The Red River Valley's unique geological past, its topography, soil, and climate, set it apart from the open prairie to the west and the forested lake country on the east.
The valley is 320 miles long and about 50 miles wide, but it drops only 260 feet from south to north and rises only two or three feet a mile for the first 10 to 15 miles on either side of the river. It is so flat that its lateral ascent from the river's banks is imperceptible to the eye.
The river itself was once miles wide as it ran northward through the bed of Lake Agassiz. As it decreased in width through the centuries, it deposited heavy layers of fine silt along its course. This alluvium ranges in depth from 5 to 60 feet and lies over a variegated mass of silt, sand, clay, and gravel known as glacial till.
Rich soil, a flat plain, and substantial rainfall combine to offset a relatively short growing season and make the Red River Valley prime country for raising sugar beets, potatoes, corn, onions, grains and grasses, and sunflowers, now a boom crop in the region.
But some soil experts fear that the valley's natural advantages are being threatened by poor conservation practices and the lack of an effective and comprehensive flood control plan.
One of those experts is John Polley, assistant professor of mechanized agriculture at Crookston. As a former official of the Soil Conservation Service in the valley, he knows about its special problems of soil erosion and water drainage.
Most soil conservationists agree that four or five tons of soil per acre is an affordable loss, for about that much is naturally generated each year. But wind and water combine to erode eight to ten tons of the valley's rich topsoil annually, Polley said.

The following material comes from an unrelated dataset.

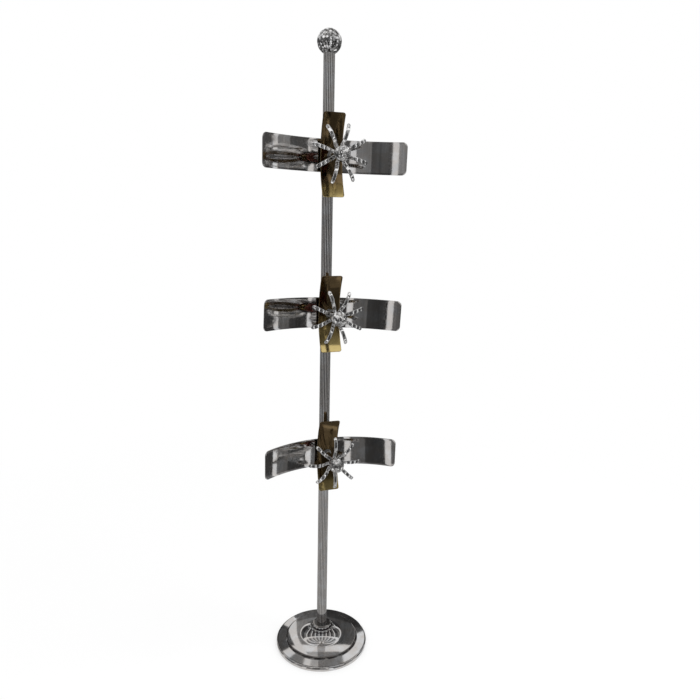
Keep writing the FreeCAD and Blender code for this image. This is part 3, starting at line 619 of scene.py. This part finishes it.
CROSS_DRILL_REAR, CROSS_DRILL_FRONT = 12 * MM, 24 * MM
strap_chrome = make_chrome("strap_chrome", (0.02, 1, 1), ripple=0.06, lines=0.003, run=(0.35, 1, 1.2))
for station in STATIONS:
    strap = bent_strap(f"{station}_cross_strap_plate", CROSS_LENGTH, CROSS_WIDTH, CROSS_THICK, CROSS_CORNER,
                       cross_spot(station))
    bored(strap, stud_drill(station, stud_bore, CROSS_DRILL_REAR, CROSS_DRILL_FRONT))
    put(strap, strap_chrome, "stand", "strap_chrome", f"{station}_cross_strap")

# ----------------------------------------------------------------------------- spacers and the upright straps
# A turned brass spacer carries the narrower brass strap upright in front of the chrome one. The brass is
# polished but never lacquered; it is brown higher up and gold towards its lower end, painted reflection.

UPRIGHT_LENGTH, UPRIGHT_WIDTH, UPRIGHT_THICK, UPRIGHT_BEND, UPRIGHT_CORNER = (
    185.0 * MM, 50.4 * MM, 2.0 * MM, 179.0 * MM, 5.5 * MM)
UPRIGHT_CENTRE = 204.8 * MM
UPRIGHT_DRILL_REAR, UPRIGHT_DRILL_FRONT = 20 * MM, 32 * MM
# The share of each upright strap's height, from its foot, over which the painted reflection runs from gold to
# brown.
FLOOR_GLEAM_SHARES = {"upper": 0.2, "middle": 0.55, "lower": 0.3}
BRASS_BROWN, BRASS_OLIVE, BRASS_GOLD = (0.155, 0.108, 0.055, 1), (0.34, 0.25, 0.10, 1), (0.60, 0.47, 0.20, 1)


def make_brass(name, stretch, start, end):
    """Unlacquered brass: brown in clouds turns to gold between two heights, a painted reflection of dark
    surroundings above and the pale floor below, with polishing lines.
    """
    finish, tree, shader, place = new_finish(name, 1, 0.2)
    parts = tree.nodes.new("ShaderNodeSeparateXYZ")
    # Painted reflection: the colour runs from brown at the start height to gold at the end height.
    painted_gleam = tree.nodes.new("ShaderNodeMapRange")
    painted_gleam.inputs["From Min"].default_value = start
    painted_gleam.inputs["From Max"].default_value = end
    patchy = tree.nodes.new("ShaderNodeMath")
    patchy.operation = "ADD"
    tree.links.new(place, parts.inputs["Vector"])
    tree.links.new(parts.outputs["Z"], painted_gleam.inputs["Value"])
    tree.links.new(painted_gleam.outputs["Result"], patchy.inputs[0])
    tree.links.new(ranged(tree, cloudy(tree, place, 40, detail=5), -0.12, 0.12), patchy.inputs[1])
    colour = graded(tree, patchy.outputs[0], (0.05, BRASS_BROWN), (0.45, BRASS_OLIVE), (0.9, BRASS_GOLD))
    tree.links.new(colour, shader.inputs["Base Color"])
    lines = cloudy(tree, place, 600, stretch=stretch, detail=3)
    tree.links.new(ranged(tree, lines, 0.05, 0.13), shader.inputs["Roughness"])
    raised(tree, shader, cloudy(tree, place, 26, detail=1), 0.03 * MM)
    raised(tree, shader, lines, 0.0002 * MM)
    return finish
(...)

"Soil is being lost at a greater rate than it is being replaced, even though topsoil is exceptionally deep here," he said. "But farmers still aren't noticing. Their main consideration is what they think is most economical--until the shoe starts to pinch."
Soil loss from high and constant wind is considerable. "The flatter the surface and the greater the length of the open field, the greater the length of the open field, the greater the problem of wind erosion," Polley said. In potato and sugar beet fields, wind erosion is especially bad, he said.
Yet farmers continue to remove shelter belts and windbreaks because "long, flat surfaces are necessary for today's farming equipment." Equipment that used to be 10 to 20 feet wide is now 60 feet wide, and the fewer obstacles in the field, the easier machinery is to maneuver.
The apparent dilemma of modern farming methods versus soil loss from wind erosion is not universally credited. "Recent studies argue that wind erosion isn't as bad as first thought," Polley said. "They say shifting winds merely blow the soil back and forth."
But if the soil loss from wind erosion is less than first believed, loss due to water continues to be substantial, especially during serious flooding. Hundreds of farmers are seeking federal assistance for damaged fields and equipment in the wake of this year's flood.
Polley said that, in an ordinary spring, snow will melt first in the fields, a week later in the grasslands, and two weeks later in the wooded regions, allowing for gradual drainage. "This year all the snow melted at once--plus it rained," he said.
To add to the problems of fast runoff, many farmers are no longer plowing in the fall, and many have filled in potholes in their fields where water used to collect. Polley figures filling in potholes has increased runoff about 5 percent, "not as much as some people think."
Not only is the valley extremely flat, but the soil doesn't hold water very well, Polley said. "It is quickly saturated and flows like oil, ending up in ditches and estuaries." Fertilizer in agricultural runoff finds its way to the Red River and eventually to Lake Winnipeg, where it fosters the growth of plant life and "leaves the lake looking like pea soup."
Polley is convinced that an effective flood control plan must include manmade lakes and floodplains where river headwaters can be diverted and impounded. One successful project in the valley has incorporated flood control, recreation, and wildlife protection, he said.
But a comprehensive plan will require use of private land for the purpose of flood control. "Few if any farmers would go for that," Polley said.
"In Pennsylvania the water problem is handled through a special watershed fund to compensate landowners whose land is used for flood control. They have an effective plan in operation, and I think we could learn a lot from it," he said.
Meanwhile, as federal, state, and local agencies study the valley's drainage problem, Polley teaches his students, many of them the region's future farmers, that over the long run the most economical farming is that which preserves its own foundation, and that sound flood control and soil conservation practices go hand in hand.